Company: Partner, BOYNECLARKE LLP, Dartmouth
Specializes in: Business, entertainment and intellectual property law
Outside work: She lives on a small farm with horses, chickens, 12 dogs, homing pigeons and honey bees.
“What I find challenging is that everything is so readily available. Film and television producers can access images, for example, very easily off the internet. And they don’t always take the time to read the licence information. So when I hear someone say that something they’ve used in their production is in ‘the public domain’ now, my heart sinks, because invariably it means there is going to be a problem, since people throw the term ‘public domain’ around very loosely these days... In general, the changes in entertainment and intellectual property law are pretty astronomical. I’ll talk to a client about something, and I won’t be able to say, ‘The law is very clear on this.’ Instead we have to say, ‘Well, we can liken it to something, and my best guess would be that this is the way things are going.’ We’re creating our own game books. We don’t know whether we’ll be right at the end of the day.”

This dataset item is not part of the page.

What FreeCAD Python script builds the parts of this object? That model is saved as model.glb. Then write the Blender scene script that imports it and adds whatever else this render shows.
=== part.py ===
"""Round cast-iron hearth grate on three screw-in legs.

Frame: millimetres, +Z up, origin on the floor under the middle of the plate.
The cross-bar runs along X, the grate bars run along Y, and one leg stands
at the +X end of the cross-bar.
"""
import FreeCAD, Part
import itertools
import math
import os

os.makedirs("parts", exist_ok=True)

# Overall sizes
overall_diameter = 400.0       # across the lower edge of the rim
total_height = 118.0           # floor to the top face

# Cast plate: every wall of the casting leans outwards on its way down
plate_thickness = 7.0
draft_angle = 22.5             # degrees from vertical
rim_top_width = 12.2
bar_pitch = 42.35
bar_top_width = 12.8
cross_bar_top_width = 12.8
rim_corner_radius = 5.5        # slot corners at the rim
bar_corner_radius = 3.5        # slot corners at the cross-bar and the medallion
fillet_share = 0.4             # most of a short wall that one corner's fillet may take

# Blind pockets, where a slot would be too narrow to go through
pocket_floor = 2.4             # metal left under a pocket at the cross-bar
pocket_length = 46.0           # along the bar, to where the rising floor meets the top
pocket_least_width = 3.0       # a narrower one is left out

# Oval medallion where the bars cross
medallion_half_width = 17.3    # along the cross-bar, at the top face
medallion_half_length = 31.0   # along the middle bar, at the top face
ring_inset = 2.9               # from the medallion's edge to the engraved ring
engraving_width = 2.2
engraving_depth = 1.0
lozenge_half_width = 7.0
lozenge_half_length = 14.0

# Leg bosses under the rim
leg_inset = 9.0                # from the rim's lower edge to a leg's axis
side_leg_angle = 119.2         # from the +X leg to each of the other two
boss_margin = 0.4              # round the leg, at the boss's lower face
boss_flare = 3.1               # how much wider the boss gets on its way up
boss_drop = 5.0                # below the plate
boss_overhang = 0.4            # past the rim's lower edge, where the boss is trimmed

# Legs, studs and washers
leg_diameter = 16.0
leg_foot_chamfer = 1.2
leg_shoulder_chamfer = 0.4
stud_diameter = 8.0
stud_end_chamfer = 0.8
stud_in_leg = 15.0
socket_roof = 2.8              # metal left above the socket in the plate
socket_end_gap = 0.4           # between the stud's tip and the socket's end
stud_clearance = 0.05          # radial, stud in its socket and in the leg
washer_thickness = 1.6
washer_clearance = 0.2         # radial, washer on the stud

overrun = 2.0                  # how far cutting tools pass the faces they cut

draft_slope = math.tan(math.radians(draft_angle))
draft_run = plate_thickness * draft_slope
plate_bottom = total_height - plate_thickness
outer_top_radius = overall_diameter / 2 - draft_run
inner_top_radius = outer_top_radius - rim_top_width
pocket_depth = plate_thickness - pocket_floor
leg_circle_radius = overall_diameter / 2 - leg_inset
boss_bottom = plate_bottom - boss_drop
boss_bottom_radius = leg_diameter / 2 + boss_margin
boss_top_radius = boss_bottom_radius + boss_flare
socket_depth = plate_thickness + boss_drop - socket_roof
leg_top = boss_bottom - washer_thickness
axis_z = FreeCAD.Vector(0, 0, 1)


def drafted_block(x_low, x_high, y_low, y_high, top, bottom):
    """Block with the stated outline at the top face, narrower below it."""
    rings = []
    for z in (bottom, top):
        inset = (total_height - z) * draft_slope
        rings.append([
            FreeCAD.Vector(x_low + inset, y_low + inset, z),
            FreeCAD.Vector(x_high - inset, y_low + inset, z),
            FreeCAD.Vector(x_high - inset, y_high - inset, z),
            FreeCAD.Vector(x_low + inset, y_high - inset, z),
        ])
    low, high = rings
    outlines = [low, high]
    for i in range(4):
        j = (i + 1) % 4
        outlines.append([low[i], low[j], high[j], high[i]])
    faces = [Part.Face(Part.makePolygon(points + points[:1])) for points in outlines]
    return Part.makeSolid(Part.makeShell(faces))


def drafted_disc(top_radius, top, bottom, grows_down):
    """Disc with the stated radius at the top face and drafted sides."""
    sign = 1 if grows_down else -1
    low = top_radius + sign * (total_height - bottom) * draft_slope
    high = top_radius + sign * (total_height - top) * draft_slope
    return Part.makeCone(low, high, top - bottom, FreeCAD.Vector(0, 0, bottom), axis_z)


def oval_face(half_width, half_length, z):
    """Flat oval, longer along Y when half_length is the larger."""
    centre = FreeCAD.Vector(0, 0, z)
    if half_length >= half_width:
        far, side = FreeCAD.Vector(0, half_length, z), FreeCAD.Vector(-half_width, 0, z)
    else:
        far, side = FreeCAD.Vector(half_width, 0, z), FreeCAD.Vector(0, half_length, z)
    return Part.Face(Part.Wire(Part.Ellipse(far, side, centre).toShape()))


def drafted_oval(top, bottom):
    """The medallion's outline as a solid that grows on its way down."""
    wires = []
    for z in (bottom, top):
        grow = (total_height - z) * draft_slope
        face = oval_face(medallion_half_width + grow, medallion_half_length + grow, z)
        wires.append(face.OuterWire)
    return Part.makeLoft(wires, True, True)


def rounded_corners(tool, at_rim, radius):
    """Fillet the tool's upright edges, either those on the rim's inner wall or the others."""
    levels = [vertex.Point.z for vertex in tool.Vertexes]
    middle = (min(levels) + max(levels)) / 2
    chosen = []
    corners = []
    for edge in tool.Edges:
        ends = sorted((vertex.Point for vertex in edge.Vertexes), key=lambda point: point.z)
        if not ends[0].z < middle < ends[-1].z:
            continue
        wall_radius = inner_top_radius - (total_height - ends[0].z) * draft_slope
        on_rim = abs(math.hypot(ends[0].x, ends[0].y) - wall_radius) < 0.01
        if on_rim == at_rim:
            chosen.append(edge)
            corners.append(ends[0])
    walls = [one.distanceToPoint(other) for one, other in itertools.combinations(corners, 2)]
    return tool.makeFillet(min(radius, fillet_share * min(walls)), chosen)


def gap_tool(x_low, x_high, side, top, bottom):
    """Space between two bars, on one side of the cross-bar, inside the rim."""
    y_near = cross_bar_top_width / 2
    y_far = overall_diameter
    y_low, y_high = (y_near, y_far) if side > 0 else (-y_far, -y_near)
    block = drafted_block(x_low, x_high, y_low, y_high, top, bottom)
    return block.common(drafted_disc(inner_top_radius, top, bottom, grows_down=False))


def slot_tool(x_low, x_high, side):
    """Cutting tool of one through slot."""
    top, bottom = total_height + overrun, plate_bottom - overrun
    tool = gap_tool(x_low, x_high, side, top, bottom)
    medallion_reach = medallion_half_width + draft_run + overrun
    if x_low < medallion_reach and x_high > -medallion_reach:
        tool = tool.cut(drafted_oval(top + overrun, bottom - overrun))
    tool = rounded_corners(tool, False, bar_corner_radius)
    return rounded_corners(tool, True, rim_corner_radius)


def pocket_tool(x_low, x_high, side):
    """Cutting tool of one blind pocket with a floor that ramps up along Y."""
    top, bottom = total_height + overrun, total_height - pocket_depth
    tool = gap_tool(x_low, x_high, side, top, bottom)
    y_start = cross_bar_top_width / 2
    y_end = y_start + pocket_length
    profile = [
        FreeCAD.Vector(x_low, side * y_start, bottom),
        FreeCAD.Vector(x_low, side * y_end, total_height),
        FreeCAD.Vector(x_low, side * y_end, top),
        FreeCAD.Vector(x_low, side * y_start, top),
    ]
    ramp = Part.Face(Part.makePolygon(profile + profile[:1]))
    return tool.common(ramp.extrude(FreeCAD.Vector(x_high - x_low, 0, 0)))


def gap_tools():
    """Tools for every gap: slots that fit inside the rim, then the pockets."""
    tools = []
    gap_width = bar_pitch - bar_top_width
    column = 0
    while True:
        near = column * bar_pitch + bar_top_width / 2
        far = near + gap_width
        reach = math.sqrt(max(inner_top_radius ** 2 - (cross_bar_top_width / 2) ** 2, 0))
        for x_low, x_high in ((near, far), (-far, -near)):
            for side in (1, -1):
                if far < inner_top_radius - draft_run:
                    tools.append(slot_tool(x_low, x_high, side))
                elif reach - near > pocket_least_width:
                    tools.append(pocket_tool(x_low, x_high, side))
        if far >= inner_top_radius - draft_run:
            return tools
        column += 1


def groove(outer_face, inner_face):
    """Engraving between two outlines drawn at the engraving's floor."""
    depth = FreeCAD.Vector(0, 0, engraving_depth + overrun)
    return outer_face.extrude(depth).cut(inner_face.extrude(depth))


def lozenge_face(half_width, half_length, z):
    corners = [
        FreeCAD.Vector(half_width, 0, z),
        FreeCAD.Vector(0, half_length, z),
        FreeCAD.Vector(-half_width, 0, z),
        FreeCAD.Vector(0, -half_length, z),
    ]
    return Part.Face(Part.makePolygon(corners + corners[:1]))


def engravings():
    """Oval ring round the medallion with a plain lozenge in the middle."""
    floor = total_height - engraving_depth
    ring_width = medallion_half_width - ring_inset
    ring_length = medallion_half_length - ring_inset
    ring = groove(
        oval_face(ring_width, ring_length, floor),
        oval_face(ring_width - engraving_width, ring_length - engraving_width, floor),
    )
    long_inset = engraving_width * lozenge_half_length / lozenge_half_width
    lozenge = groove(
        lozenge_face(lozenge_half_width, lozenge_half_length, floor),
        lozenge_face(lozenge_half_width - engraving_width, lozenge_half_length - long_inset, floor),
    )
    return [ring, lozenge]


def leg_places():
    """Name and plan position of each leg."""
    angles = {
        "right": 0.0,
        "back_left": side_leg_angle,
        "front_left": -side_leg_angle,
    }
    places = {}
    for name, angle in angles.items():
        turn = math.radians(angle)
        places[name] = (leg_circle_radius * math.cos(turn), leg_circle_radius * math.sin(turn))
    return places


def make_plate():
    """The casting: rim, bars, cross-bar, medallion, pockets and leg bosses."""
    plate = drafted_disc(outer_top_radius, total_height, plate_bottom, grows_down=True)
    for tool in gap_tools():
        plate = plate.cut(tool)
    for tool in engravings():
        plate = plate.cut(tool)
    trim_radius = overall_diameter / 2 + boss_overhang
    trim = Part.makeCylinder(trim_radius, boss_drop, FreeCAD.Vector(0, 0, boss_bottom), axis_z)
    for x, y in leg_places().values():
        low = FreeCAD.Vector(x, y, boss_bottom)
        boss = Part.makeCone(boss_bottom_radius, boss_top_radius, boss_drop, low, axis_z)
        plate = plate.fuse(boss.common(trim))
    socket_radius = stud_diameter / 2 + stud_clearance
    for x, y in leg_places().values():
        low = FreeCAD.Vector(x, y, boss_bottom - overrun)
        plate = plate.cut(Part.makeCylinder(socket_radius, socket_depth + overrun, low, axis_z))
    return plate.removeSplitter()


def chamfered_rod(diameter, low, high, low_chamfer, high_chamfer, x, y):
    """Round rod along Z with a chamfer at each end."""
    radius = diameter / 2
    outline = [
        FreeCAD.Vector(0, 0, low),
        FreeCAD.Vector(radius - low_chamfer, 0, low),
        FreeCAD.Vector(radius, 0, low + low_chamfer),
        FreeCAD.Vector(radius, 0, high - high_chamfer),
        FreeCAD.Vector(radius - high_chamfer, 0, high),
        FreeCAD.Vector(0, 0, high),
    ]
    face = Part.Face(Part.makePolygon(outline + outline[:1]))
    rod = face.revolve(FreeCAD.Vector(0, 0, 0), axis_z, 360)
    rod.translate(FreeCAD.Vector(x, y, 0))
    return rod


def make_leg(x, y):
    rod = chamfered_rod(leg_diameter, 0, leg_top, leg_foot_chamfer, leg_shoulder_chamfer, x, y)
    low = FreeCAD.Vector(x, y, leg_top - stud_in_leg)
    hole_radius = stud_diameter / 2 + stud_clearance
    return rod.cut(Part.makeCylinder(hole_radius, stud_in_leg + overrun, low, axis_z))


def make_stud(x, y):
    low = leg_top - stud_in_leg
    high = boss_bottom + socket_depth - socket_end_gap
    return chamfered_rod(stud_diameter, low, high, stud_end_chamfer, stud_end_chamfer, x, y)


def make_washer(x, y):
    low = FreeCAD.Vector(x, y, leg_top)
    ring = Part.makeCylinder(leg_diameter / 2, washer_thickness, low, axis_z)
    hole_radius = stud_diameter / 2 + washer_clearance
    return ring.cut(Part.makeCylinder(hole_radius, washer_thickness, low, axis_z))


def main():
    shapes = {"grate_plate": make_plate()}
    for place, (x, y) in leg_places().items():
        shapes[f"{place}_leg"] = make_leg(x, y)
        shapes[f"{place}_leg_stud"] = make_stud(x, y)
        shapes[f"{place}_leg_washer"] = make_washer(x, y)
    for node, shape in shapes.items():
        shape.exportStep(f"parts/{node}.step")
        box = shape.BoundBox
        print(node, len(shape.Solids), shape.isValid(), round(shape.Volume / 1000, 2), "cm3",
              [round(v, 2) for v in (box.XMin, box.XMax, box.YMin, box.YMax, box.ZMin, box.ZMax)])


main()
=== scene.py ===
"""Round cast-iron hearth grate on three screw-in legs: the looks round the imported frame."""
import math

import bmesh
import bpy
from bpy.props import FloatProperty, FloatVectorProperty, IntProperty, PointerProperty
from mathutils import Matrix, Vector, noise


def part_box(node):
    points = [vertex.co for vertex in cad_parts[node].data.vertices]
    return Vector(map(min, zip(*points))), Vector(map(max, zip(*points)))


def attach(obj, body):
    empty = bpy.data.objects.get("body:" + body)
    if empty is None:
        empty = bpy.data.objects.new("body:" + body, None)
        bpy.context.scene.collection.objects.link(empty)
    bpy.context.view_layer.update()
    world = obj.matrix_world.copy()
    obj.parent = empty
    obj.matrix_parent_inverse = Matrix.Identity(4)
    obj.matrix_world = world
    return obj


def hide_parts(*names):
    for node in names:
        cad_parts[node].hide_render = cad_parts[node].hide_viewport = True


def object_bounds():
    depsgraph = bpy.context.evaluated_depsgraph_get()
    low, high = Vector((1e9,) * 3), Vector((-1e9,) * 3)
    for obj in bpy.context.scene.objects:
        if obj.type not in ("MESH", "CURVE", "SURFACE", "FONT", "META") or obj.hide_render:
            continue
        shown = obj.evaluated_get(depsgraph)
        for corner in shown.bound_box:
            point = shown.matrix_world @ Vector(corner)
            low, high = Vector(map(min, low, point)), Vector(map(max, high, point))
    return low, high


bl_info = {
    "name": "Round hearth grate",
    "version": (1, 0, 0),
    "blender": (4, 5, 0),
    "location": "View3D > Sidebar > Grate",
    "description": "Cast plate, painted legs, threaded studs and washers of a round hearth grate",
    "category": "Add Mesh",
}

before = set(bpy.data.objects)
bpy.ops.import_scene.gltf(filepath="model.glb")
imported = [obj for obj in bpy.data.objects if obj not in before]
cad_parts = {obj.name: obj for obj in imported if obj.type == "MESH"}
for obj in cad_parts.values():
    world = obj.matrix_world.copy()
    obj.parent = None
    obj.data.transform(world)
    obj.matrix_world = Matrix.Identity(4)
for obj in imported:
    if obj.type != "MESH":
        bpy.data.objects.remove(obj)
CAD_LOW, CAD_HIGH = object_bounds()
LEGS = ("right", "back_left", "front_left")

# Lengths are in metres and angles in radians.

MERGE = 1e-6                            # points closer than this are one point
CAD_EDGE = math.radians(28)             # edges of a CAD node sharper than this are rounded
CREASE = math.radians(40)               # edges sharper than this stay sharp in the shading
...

Dean Chenoy, Partner, Heenan Blaikie, Montreal
Photo credit: Pierre-Louis Mongeau
Firm: Partner, Heenan Blaikie, Montreal
Specializes in: Film, television, digital media, publishing, and video gaming
Road not taken: Dean jokes that he’s “smoked meat royalty.” His family owns Chenoy’s, a famous Montreal smoked meat restaurant first opened by his great-grandfather in 1936.
“One interesting thing that’s changed is my work in a day: what I accomplish now in a full day, 15 years ago would have taken me a few days. For example, say I’m reviewing a television program’s content for libel and defamation. Fifteen years ago, I’d get a video cassette, which would take a long time to make, and the quality would be lousy, and I’d sit in the boardroom and watch the video cassette in real time. But today I watch everything on FTP sites, and I can watch it everywhere. I don’t even have to be at my desk. I just watch on my iPad sitting on my couch. So my work is much more efficient. I’m not tied to an office, and as a lawyer, it can be more fun and more flexible. But the flip side is, now I’m reachable anywhere any time. So people expect answers much quicker. I work for a very large digital media platform, for instance, that often needs answers within an hour. It’s a much faster pace.”

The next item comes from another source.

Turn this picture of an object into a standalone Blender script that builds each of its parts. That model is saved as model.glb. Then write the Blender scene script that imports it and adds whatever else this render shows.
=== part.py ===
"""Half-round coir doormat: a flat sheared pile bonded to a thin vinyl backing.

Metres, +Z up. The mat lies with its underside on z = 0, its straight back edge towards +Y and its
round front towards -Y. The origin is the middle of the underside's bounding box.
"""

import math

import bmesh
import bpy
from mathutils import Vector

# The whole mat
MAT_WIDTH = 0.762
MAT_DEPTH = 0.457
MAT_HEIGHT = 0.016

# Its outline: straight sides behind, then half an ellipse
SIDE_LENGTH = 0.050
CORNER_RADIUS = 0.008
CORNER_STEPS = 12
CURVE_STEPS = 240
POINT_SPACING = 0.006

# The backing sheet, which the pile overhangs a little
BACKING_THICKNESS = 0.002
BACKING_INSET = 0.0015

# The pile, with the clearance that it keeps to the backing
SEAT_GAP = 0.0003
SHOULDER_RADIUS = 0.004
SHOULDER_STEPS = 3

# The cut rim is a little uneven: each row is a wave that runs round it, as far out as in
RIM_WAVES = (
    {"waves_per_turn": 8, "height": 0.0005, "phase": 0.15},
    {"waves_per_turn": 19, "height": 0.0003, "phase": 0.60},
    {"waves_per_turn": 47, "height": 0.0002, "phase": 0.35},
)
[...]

Susan Abramovitch, Partner, Gowlings, Toronto
Photo credit: Paul Eekhoff
Firm: Partner, Gowlings, Toronto
Specializes in: Music, film, television, live theatre, multimedia, video-gaming, branded entertainment and book publishing
In an earlier life: Susan plays hockey, and one of her favourite summer jobs ever was as a fudge cutter at Ye Olde
Fudgery in Banff, Alta.
“The client base has changed big time. There are companies that are not traditional entertainment players that are being let in by the entertainment industry because, of course, we’re all seeking new ways to monetize the product. So whereas maybe a decade or two ago there would have been a reluctance to let a gum company come in and get involved with making music, or a food company come in and make real television programming, now it’s embraced… Overall, the great thing about [all the changes in the industry] is that it certainly makes work interesting. There was a moment there in the early 2000s where I was just doing music, and it was the same deals in and out — there were different clients and there are always different subtleties to each client, but basically you saw the same agreement day in and day out and you could do it in your sleep. Today, there is no deal that’s the same as the last, and I’m not just talking about the numbers. I’m talking about the structure, and the rights involved, and thinking about the new technological developments and retaining rights for future developments.”
Wayne Logan with country star client George Canyon
Photo credit: Marnie Burkhart/JAzhart Studios
with country star client George Canyon
Firm: Associate, Field Law, Calgary
Specializes in: Entertainment, intellectual property and sports
Claim to fame: One of his first clients was retired hockey star Gordie Howe. Logan now says, “Gordie Howe changed my life.”
“In the e-book and author world, the major book publishers are now going through what the major record labels went through 10 years ago, and they don’t know how to work with it. What the iPod did for music, the reading devices are doing for books. I’ve worked a lot in the e-book industry and that’s where it’s gotten really busy. Why? Many authors are now self-published. They can go directly to Amazon and sell their books. But they still need to get some publicity, still need to understand their business…So we help them with questions like, “is it original? Can I use these quotes from this other article in my book?” So that’s part of our practice, determining what’s original; fair use, fair dealing. A lot of people want to quote other people’s material — so determining whether or not they need permission, that sort of thing. And rights acquisition is big. There’s a whole new world of rights out there.”
Andrew Atkins, Partner, Atkins & Company,Vancouver
Photo credit: Venturi+Karpa
Firm: Partner, Atkins & Company, Vancouver
Outside work: He’s a boating enthusiast, who says he likes “all things boat”: power boating, kayaking, stand-up paddling, sailing, and his latest water venture is sculling.
“We see far fewer big record deals than we did before. The record companies are much, much smaller players in the development of artists than they were, say, five or 10 years ago. So where we did 10 major label deals 10 years ago, we might see one now. We continue to be busy, as we have a number of fairly large clients on the business side that keep us busy, but certainly the flow of small artists through the door has dropped dramatically. And the economics of those deals have become much more difficult, because the small record companies doing those deals are equally or more complicated than they were before. From a practice perspective, we have probably moved away from the volume that we did of artist deals, and we’re acting more for producers and managers and what have you. We’re seeing more deals come to us through our management clients…Generally though, it’s been a very, very exciting process. I’ve done this for 25 years and it’s been a constantly changing landscape, which has been fun to experience.”